**The problem:** Where a line contains the string "bodies", copy that line.

**Source material:**
========================================

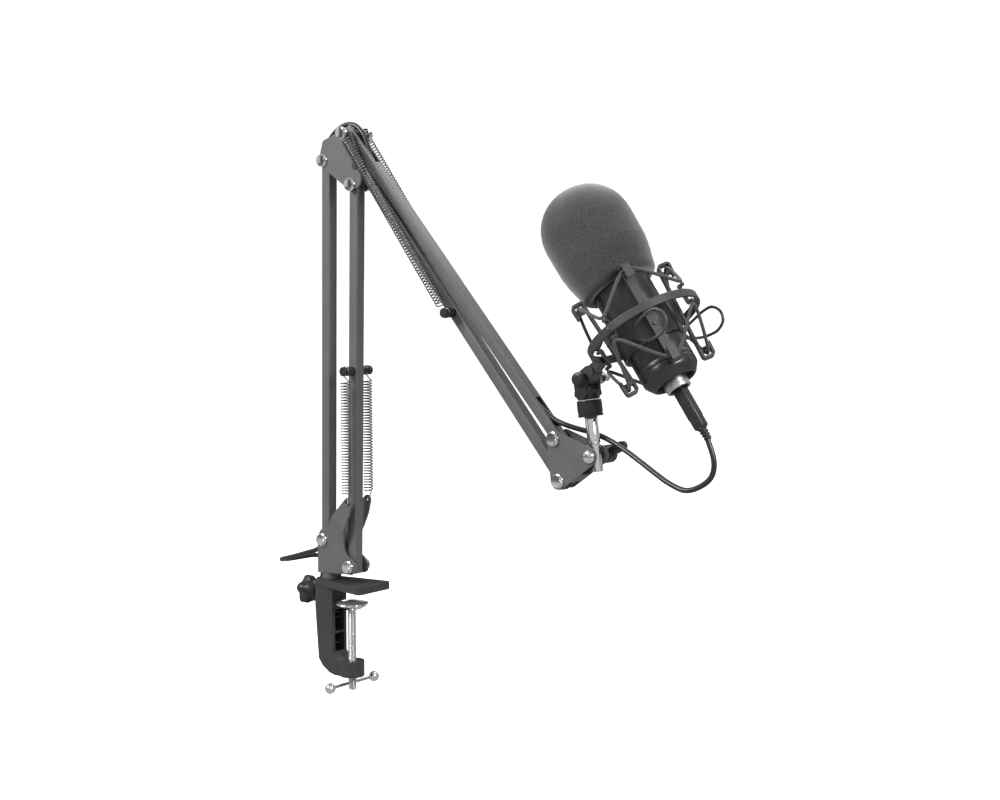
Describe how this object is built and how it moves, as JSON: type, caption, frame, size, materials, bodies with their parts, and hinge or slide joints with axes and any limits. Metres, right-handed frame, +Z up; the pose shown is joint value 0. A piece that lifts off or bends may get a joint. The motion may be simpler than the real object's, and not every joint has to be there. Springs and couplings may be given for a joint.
{
  "type": "condenser microphone on boom arm",
  "caption": "Side-address studio microphone with foam cover in a ring shock mount, on a sprung folding desk arm with a screw clamp and a USB lead.",
  "frame": {"origin": "underside of the clamp's upper jaw, on the clamp screw's axis, where the table's top surface meets the jaw", "axes": "+Z up along the clamp screw; +X the way the arm reaches; +Y to the far side of the arm"},
  "size_m": [0.4992, 0.1159, 0.5227],
  "materials": {
    "powder_coat": "satin textured powder coat",
    "cast_black": "painted casting, slightly rough",
    "chrome": "polished plating",
    "zinc": "zinc-plated thread",
    "spring_steel": "oiled spring wire",
    "plastic": "moulded, satin",
    "satin_black": "satin black coat",
    "elastic": "woven elastic cord",
    "steel_mesh": "woven wire mesh",
    "gold": "gold-sputtered diaphragm",
    "foam": "open-cell foam",
    "lead_jacket": "smooth flexible jacket"
  },
  "bodies": {
    "clamp": {"clamp_frame": "cast_black", "cord_coil": "lead_jacket", "cord_end": "lead_jacket", "usb_plug": "plastic", "cord_tail": "lead_jacket"},
    "lock_knob": {"lock_knob": "plastic"},
    "pressure_cup": {"pressure_cup": "chrome"},
    "clamp_screw": {"clamp_screw": "zinc"},
    "tommy_bar": {"tommy_bar": "chrome"},
    "turret": {"base_bracket": "powder_coat", "base_bolt_rear": "chrome", "base_bolt_front": "chrome"},
    "lower_rear_link": {"lower_rear_tube": "powder_coat", "cord_lower_arm": "lead_jacket", "cord_elbow": "lead_jacket"},
    "lower_front_link": {"lower_front_tube": "powder_coat", "lower_spring_pin": "plastic", "lower_spring_near": "spring_steel", "lower_spring_far": "spring_steel"},
    "elbow": {"elbow_plate_near": "powder_coat", "elbow_plate_far": "powder_coat", "elbow_bolt_rear": "chrome", "elbow_bolt_front": "chrome", "elbow_pivot_pin": "powder_coat", "elbow_spring_bolt": "chrome"},
    "upper_top_link": {"upper_top_tube": "powder_coat", "cord_upper_arm": "lead_jacket"},
    "upper_bottom_link": {"upper_bottom_tube": "powder_coat", "upper_spring_pin": "plastic", "upper_spring_near": "spring_steel", "upper_spring_far": "spring_steel"},
    "head": {"head_bracket": "powder_coat", "head_bolt_upper": "chrome", "head_bolt_lower": "chrome"},
    "mount_stud": {"mount_stud": "chrome", "cord_loop": "lead_jacket"},
    "wing_knob": {"wing_knob": "plastic"},
    "socket": {"socket_collar": "plastic", "yoke": "plastic"},
    "thumb_screw": {"thumb_screw": "plastic"},
    "ring": {"outer_ring": "satin_black", "ring_hook_1": "satin_black", "ring_hook_2": "satin_black", "ring_hook_3": "satin_black", "ring_hook_4": "satin_black", "elastic_upper": "elastic", "elastic_lower": "elastic"},
    "cage": {"cage_frame_1": "satin_black", "cage_frame_2": "satin_black", "cage_frame_3": "satin_black", "cage_frame_4": "satin_black", "cage_jaw_near": "satin_black", "cage_jaw_far": "satin_black", "mic_body": "satin_black", "end_bell": "satin_black", "mic_grille": "steel_mesh", "mic_capsule": "gold", "usb_socket": "zinc", "mic_plug": "plastic"},
    "foam_cover": {"foam_cover": "foam"}
  },
  "joints": [
    {"name": "lock_knob_turn", "type": "hinge", "parent": "clamp", "child": "lock_knob", "pos_m": [-0.06, 0, -0.008], "axis": [1, 0, 0], "continuous": true},
    {"name": "screw_travel", "type": "slide", "parent": "clamp", "child": "pressure_cup", "axis": [0, 0, 1], "range_m": [-0.042, 0.0012]},
    {"name": "screw_turn", "type": "hinge", "parent": "pressure_cup", "child": "clamp_screw", "pos_m": [0, 0, -0.05], "axis": [0, 0, 1], "range_deg": [-12116, 365.6]},
    {"name": "tommy_bar_slide", "type": "slide", "parent": "clamp_screw", "child": "tommy_bar", "axis": [0, 1, 0], "range_m": [-0.019, 0.019]},
    {"name": "turret_swivel", "type": "hinge", "parent": "clamp", "child": "turret", "pos_m": [-0.0255, 0, 0], "axis": [0, 0, 1], "range_deg": [-90, 90], "deforming": ["cord_tail"]},
    {"name": "lower_arm", "type": "hinge", "parent": "turret", "child": "lower_rear_link", "pos_m": [-0.0287, 0, 0.0437], "axis": [0, 1, 0], "range_deg": [-25, 55], "deforming": ["cord_tail", "cord_elbow"]},
    {"name": "lower_arm_front", "type": "hinge", "parent": "turret", "child": "lower_front_link", "pos_m": [0.0047, 0, 0.0213], "axis": [0, 1, 0], "range_deg": [-25.6, 55.6], "deforming": ["lower_spring_near", "lower_spring_far"]},
    {"name": "elbow_follow", "type": "hinge", "parent": "lower_rear_link", "child": "elbow", "pos_m": [-0.024, 0, 0.3936], "axis": [0, 1, 0], "range_deg": [-53.66, 24.72], "deforming": ["cord_elbow"]},
    {"name": "upper_arm", "type": "hinge", "parent": "elbow", "child": "upper_top_link", "pos_m": [0.0063, 0, 0.4167], "axis": [0, -1, 0], "range_deg": [-1, 60], "deforming": ["cord_elbow", "cord_loop", "upper_spring_near", "upper_spring_far"]},
    {"name": "upper_arm_bottom", "type": "hinge", "parent": "elbow", "child": "upper_bottom_link", "pos_m": [0.0174, 0, 0.3876], "axis": [0, -1, 0], "range_deg": [-1.61, 61.44], "deforming": ["upper_spring_near", "upper_spring_far"]},
    {"name": "head_follow", "type": "hinge", "parent": "upper_top_link", "child": "head", "pos_m": [0.2396, 0, 0.1559], "axis": [0, -1, 0], "range_deg": [-47.8, 1.39], "deforming": ["cord_loop"]},
    {"name": "stud_tilt", "type": "hinge", "parent": "head", "child": "mount_stud", "pos_m": [0.276, 0, 0.144], "axis": [0, 1, 0], "range_deg": [-10, 60], "deforming": ["cord_loop"]},
    {"name": "wing_knob_turn", "type": "hinge", "parent": "mount_stud", "child": "wing_knob", "pos_m": [0.276, 0, 0.144], "axis": [0, 1, 0], "continuous": true},
    {"name": "socket_turn", "type": "hinge", "parent": "mount_stud", "child": "socket", "pos_m": [0.26988, 0, 0.18353], "axis": [-0.153, 0, 0.9882], "range_deg": [-45, 45], "deforming": ["cord_loop"]},
    {"name": "thumb_screw_turn", "type": "hinge", "parent": "socket", "child": "thumb_screw", "pos_m": [0.2668, 0, 0.2064], "axis": [0, 1, 0], "continuous": true},
    {"name": "ring_tilt", "type": "hinge", "parent": "socket", "child": "ring", "pos_m": [0.2668, 0, 0.2064], "axis": [0, 1, 0], "range_deg": [-12, 40], "deforming": ["cord_loop"]},
    {"name": "cage_float", "type": "slide", "parent": "ring", "child": "cage", "axis": [-0.5793, 0, 0.8151], "range_m": [-0.002, 0.002], "stiffness_N_per_m": 2500, "deforming": ["elastic_upper", "elastic_lower", "cord_loop"]},
    {"name": "foam_cover_pull", "type": "slide", "parent": "cage", "child": "foam_cover", "axis": [-0.5793, 0, 0.8151], "range_m": [0, 0.1]}
  ],
  "couplings": [
    {"joint": "screw_turn", "follows": "screw_travel", "rad_per_m": 5026.5},
    {"joint": "lower_arm_front", "follows": "lower_arm", "ratio": 1},
    {"joint": "elbow_follow", "follows": "lower_arm", "ratio": -0.9648},
    {"joint": "upper_arm_bottom", "follows": "upper_arm", "ratio": 1.014},
    {"joint": "head_follow", "follows": "upper_arm", "ratio": -0.7866}
  ]
}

========================================

**Answer to the task:**
Describe how this object is built and how it moves, as JSON: type, caption, frame, size, materials, bodies with their parts, and hinge or slide joints with axes and any limits. Metres, right-handed frame, +Z up; the pose shown is joint value 0. A piece that lifts off or bends may get a joint. The motion may be simpler than the real object's, and not every joint has to be there. Springs and couplings may be given for a joint.
  "bodies": {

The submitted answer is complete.